(photo by Ashley Twiggs/Virginia Folklife Program)
Traditional gospel singing and storytelling
Published June 8, 2010
Richmond, Virginia, has been recognized for generations as a “Gospel town,” with a vibrant tradition of African American gospel groups and choirs, and one of its most legendary figures is Pastor Maggie Ingram. Born July 4, 1930, on Mulholland’s Plantation in Coffee County, Georgia, Maggie worked in the cotton and tobacco fields with her parents. She began playing the piano and singing at an early age, developing a great love for the church and the ministry of the Gospel. Sister Maggie Ingram and the Ingramettes soon became a singing group sought after for appearances throughout Florida.
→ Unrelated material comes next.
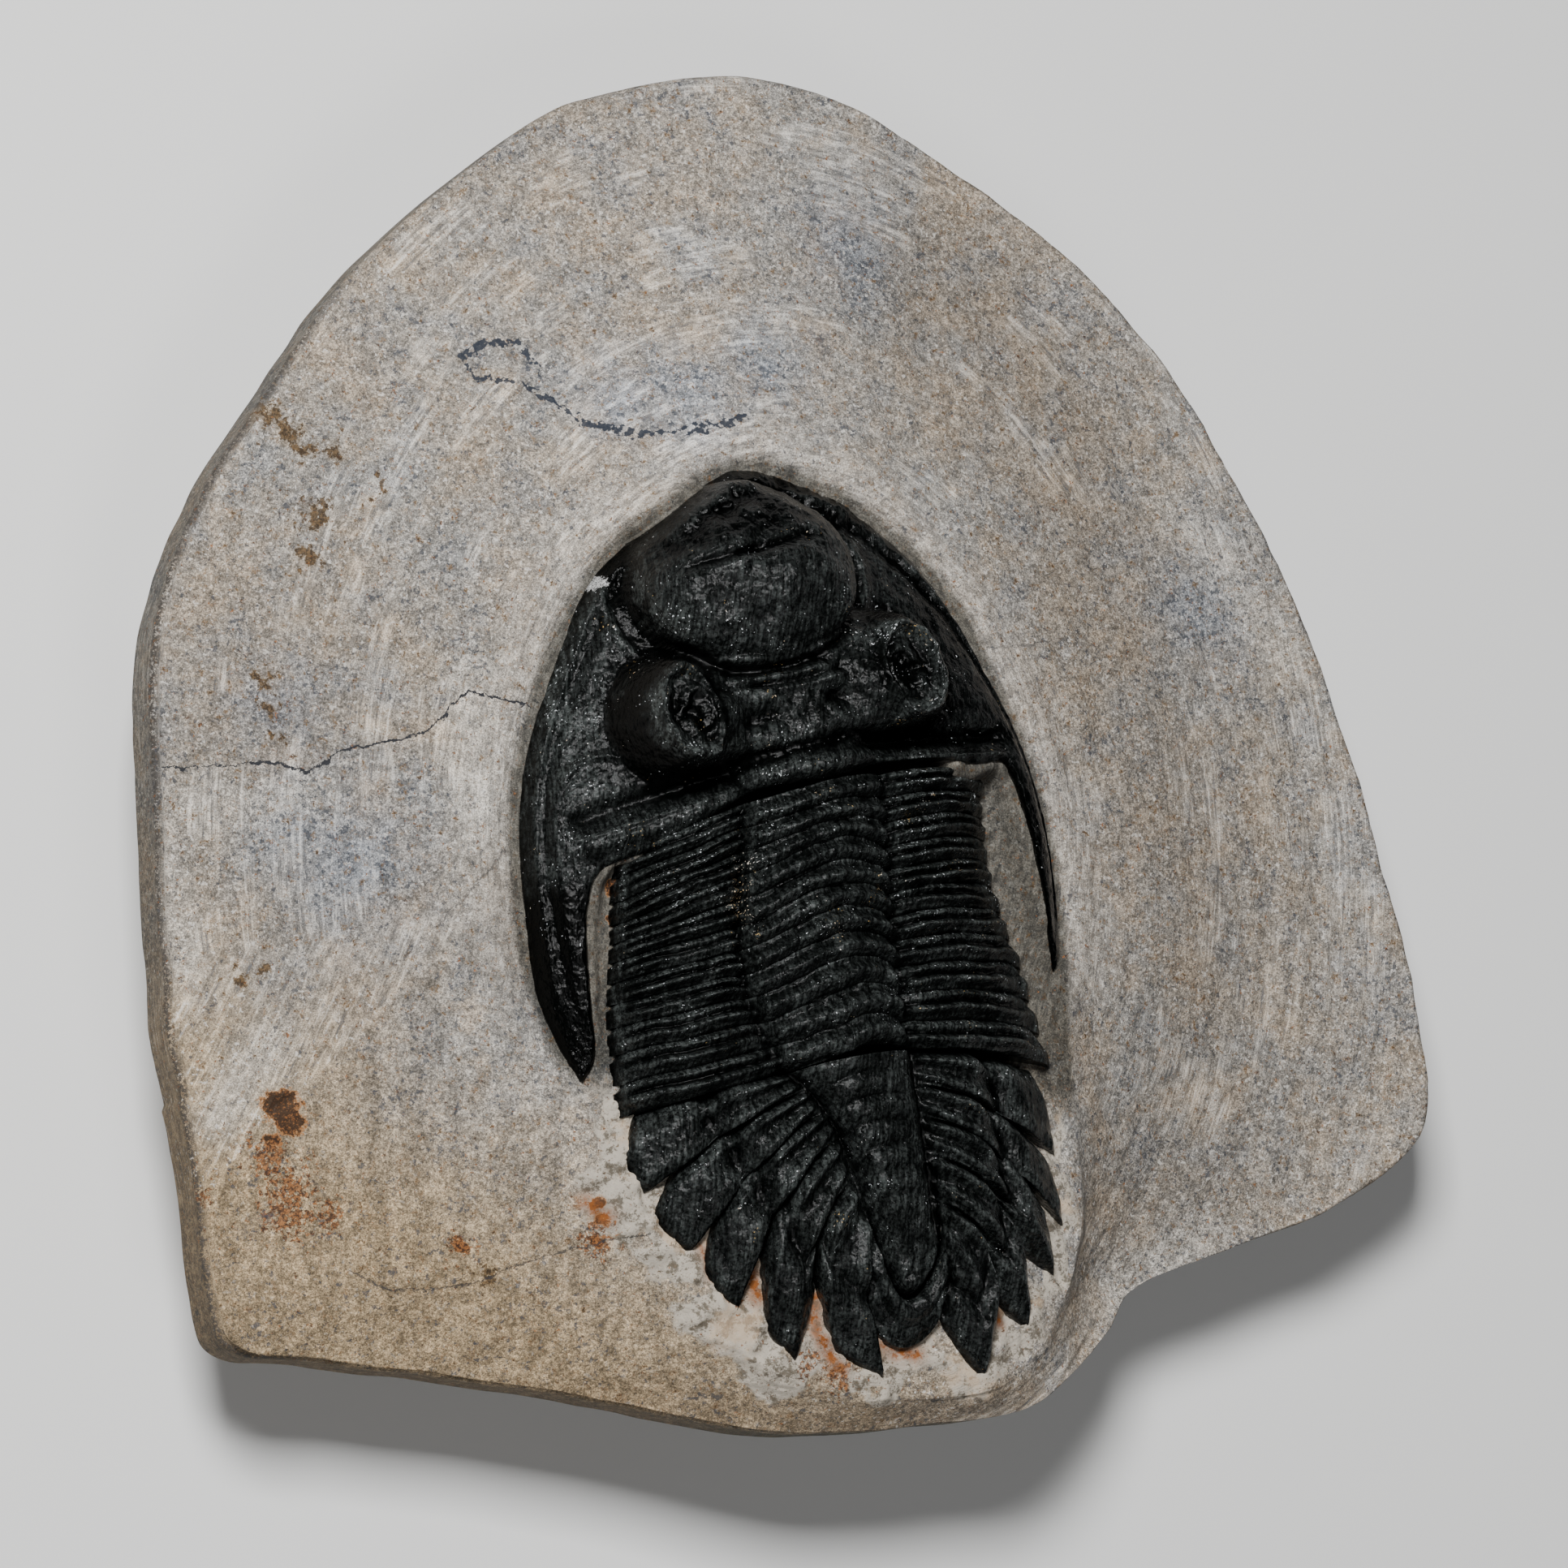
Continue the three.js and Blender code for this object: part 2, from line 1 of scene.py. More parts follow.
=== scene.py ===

Maggie moved her family to Richmond early in the 1960s, where she worked in the home of Oliver W. Hill Sr., the prominent civil rights attorney who had represented the Virginia plaintiffs in the landmark Brown v. Board of Education case. With her children, Maggie began a prison ministry, partnering with the Mt. Gilead Baptist Church in the 1970s. The Ingramettes have since become gospel icons in Richmond and have received numerous awards, including the prestigious Virginia Heritage Award. Maggie’s daughter, the Reverend Almeta Miller, has used her Virginia Folklife Program apprenticeship to record the story of her mother’s life.